Dipende dal contesto politico e dal Paese, in alcuni casi può essere molto violenta. Per creare account su Twitter esiste un software acquistabile online, che ti permette di generarne mille in tre ore, ognuno con foto e nome distinto. Parliamo di account verificati con un numero di cellulare: c’è un servizio russo che, per 10 centesimi, te ne fornisce uno appositamente. Con 300 o 400 euro puoi crearti in un pomeriggio un migliaio di account Twitter verificati. A quel punto puoi avviare un tweet bombing, cambiando la percezione di una notizia. È semplice e costa poco.
Ci sono conferme sull’esistenza di una rete di troll leghisti?
Non è facile rispondere, perché ci sono diverse tipologie di reti troll, organiche o artificiali. A volte distinguere le due senza tool specializzati è quasi impossibile. Per esempio, le reti di troll formate da persone reali spesso si auto-organizzano, sapendo benissimo che un utente singolo può avere due o più account social sullo stesso network. È normale vedere un utente pro-Lega o pro-M5S gestire anche cinque account con nomi diversi: cento persone in un gruppo segreto di Facebook o su un canale Telegram, con cinque account ciascuno, fanno 500 troll pronti ad attaccare, e scoraggiare utenti standard a un confronto politico.
Esistono quindi reti costruite ad hoc? 
Una di queste botnet è stata smantellata da un gruppo di hacker italiani sei mesi fa: era collegata a una società romana che gestiva una rete di 3mila account Twitter, collegati a un migliaio di account Facebook. Non mi stupirei se un team gestito da Morisi avesse automatizzato e controllasse qualche centinaio o migliaio di account. Qualcosa di simile era già nelle loro mani, con un sistema di tweet automatici su diversi account (documentato da diverse fonti giornalistiche lo scorso gennaio, ndr). L’unica pecca del loro team è la sicurezza informatica, come si è potuto notare dal leak delle informazioni del loro server, avvenuto all’inizio di quest’anno.
Cosa sappiamo sul “gonfiamento” dei numeri social di Salvini?

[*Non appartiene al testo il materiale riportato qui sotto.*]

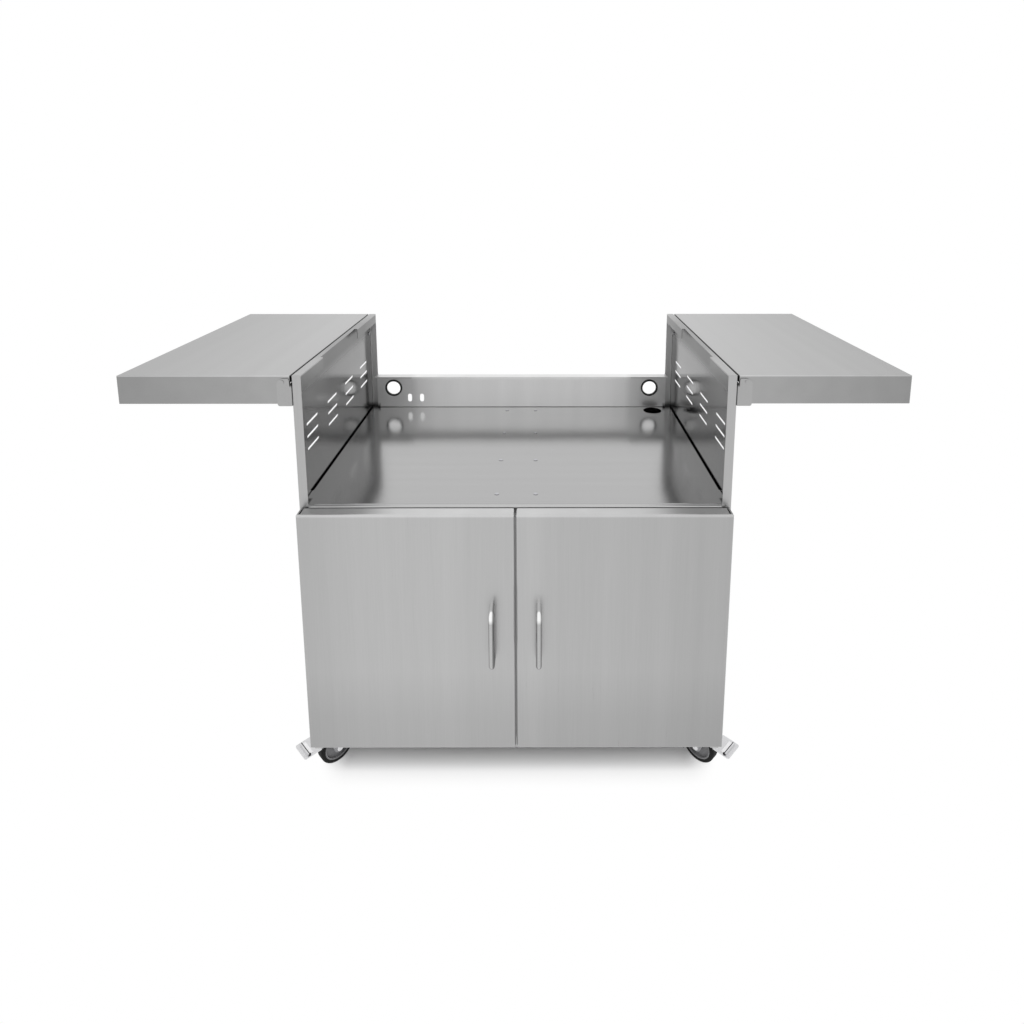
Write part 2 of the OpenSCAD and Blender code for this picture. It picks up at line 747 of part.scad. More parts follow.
module magnet_strike(side) {
    color(zinc) in_cart() on_side(side)
        translate([handle_x - stiff_w / 2 + fold_r, door_back_y, catch_top - catch_h])
            cube([stiff_w - 2 * fold_r, strike_t, catch_h]);
}

// Shelves, drawn for the right-hand shelf

module shelf(side) {
    color(steel) in_cart() on_side(side) difference() {
        translate([shelf_in_x, 0, cart_h - shelf_h]) fold_pan(shelf_w, panel_d, shelf_h);
        // The panel edge is open below its lip, between the front and rear skirts
        translate([shelf_in_x - cut, sheet_t, cart_h - shelf_h - cut])
            cube([sheet_t + fold_r + cut, panel_d - 2 * sheet_t, shelf_h - shelf_lip_h + cut]);
        // The skirts are rounded about the pivot, to clear the panel as the shelf drops
        translate([0, -cut, 0]) rotate([-90, 0, 0]) linear_extrude(panel_d + 2 * cut) difference() {
            translate([shelf_in_x - cut, -pivot_z]) square([pivot_arc + cut, pivot_arc + cut]);
            translate([pivot_x, -pivot_z]) circle(pivot_arc);
        }
        translate([pivot_x, -cut, pivot_z]) rotate([-90, 0, 0])
            linear_extrude(panel_d + 2 * cut) lock_slot();
        for (rear = [false, true]) at_end(rear) translate([pivot_x, -cut, pivot_z])
            rotate([-90, 0, 0]) cylinder(r = pivot_r + pin_clear, h = sheet_t + 2 * cut);
    }
}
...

Abbiamo notato alcune discrepanze, ma in questo momento di grande successo mediatico di Salvini non sono più rilevanti. Abbiamo scoperto alcune botnet di Twitter nate contemporaneamente che, dopo pochi giorni e nello stesso momento, hanno seguito tutte l’account ufficiale di Salvini. La relazione con il suo account era il fatto che supportavano account di estrema destra in Europa, quindi attribuibili a persone vicine a Voice of Europe e gruppi simili, legati a Steve Bannon, come #Altright o #DefendEurope. La pratica di creare fake account è comune: solo pochi giorni fa Twitter ne ha cancellati alcuni milioni.
C’è un modo per riparare simili storture?
C’è poco da fare. In seguito allo scandalo Cambridge Analytica, Facebook ha colpito tutti, impedendo ai ricercatori di studiare questi fenomeni. Le cose non sono cambiate, anzi. Anche a seguito dell’adozione del GDPR (il regolamento sulla protezione dei dati personali, ndr) nei prossimi anni vedremo come si raffineranno le campagne politiche online: sarebbe utile avere leggi che impongano maggior trasparenza su come funzionano le reti social e, naturalmente, maggiore tutela per i cittadini, in particolare per quanto riguarda i propri big data.